There being de re vague objects can, in fact, pose difficulties also for the mereological framework rehearsed by us above, since arguably many supposedly vague
entities are vague precisely because of their vague parts—clouds, forests, heaps of
sand, mountains:
What are the mereological boundaries of a desert, a river, a mountain? Some
stuff is positively part of Mount Everest and some stuff is positively not part of
it, but there is borderline stuff whose mereological relationship to Everest seems
indeterminate. (Varzi 2009, §5)
Other philosophers (Sainsbury 1989; Tye 2000) have challenged this thread of
thought. Vague objects can be “mereologically elusive”, but they still have as precise
identity conditions as any other object. For suppose that parthood is fuzzy—it comes
in degrees. Still one can say that a = b iff they have the same parts to the same degree.
Synthese (2014) 191:481–497
495
And these are perfectly crisp identity conditions, as Williamson (1994) already stressed
in his book on vagueness. Moreover, on most plausible ways of spelling out this ontic
indeterminacy at the formal level, the core of our mereological argument using (Atom),
(Gunk), etc., in order to spell out the D v A-issue would still be intact (see Varzi 2009,
§ 5, for a discussion of the main alternatives).
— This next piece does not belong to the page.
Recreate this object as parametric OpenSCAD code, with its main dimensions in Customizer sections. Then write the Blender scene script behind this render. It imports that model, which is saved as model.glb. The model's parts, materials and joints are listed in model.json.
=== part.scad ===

The second way in which the D v A-question may be ill-posed is in case identity is
sortal-relative and not Leibnizian, i.e., it defies Leibniz’s Law or the Indiscernibility
of Identicals. In this case, “a = b” does not express a complete, truth-evaluable
proposition, unless we take it as implicitly including some sortal restriction. It makes
no sense to wonder if a and b are one or two, simpliciter. What does make sense is to
wonder whether a and b are the same F, where “F” stands for some sortal predicate.
But their being the same F does not entail congruence with respect to all features, in
particular their being the same G, where “G” stands for some different sortal predicate
(see Geach 1967; Deutsch 1998).
We take both of these views, namely that there are objects which are vague because
of their standing in vague identity relations, and that identity is sortal-relative and not
Leibnizian, as problematic on logical and metaphysical grounds. We will not spell out
our motivations here, for the following reason: even if such doctrines were true, it is
not (yet) clear to us how Floridi’s ISR may appeal to them to vindicate the view that
the D v A-issue is ill-posed because “D v A” is a satzklang. Are some of Floridi’s
structural objects, with their properties and structural relations, vague and such that
they stand in vague identity relations? Perhaps this can be motivated via considerations
from (the philosophy of) quantum physics, to the effect that quantum field theories
defy the idea that there always is a determinate number of things at least for things
of some kind (say bosons, if not fermions; but again, Floridi (2003) seems to speak
against taking this route).
Or is perhaps the identity of such objects, as supervening to the net of structural
relations they are involved in, sortal-relative and non-Leibnizian? Whether Floridi’s
structural objects could be vague or sortal-relative is an issue to be addressed in another
paper, after a more thorough examination of the pars construens of Floridi’s ambitious
project. It is enough for us to notice that, if this were the way to go for him to declare that
the world is neither digital nor analogue, it would involve tampering with the logical
features of identity as the smallest reflexive relation entailing congruence with respect
to all properties. It may involve challenging Leibniz’s Law or the Indiscernibility
of Identicals itself—the Law of which Kripke notoriously claimed that it is as selfevident as the Law of Non-Contradiction: a route which will look discouraging to
most logicians and ontologists, and certainly to us.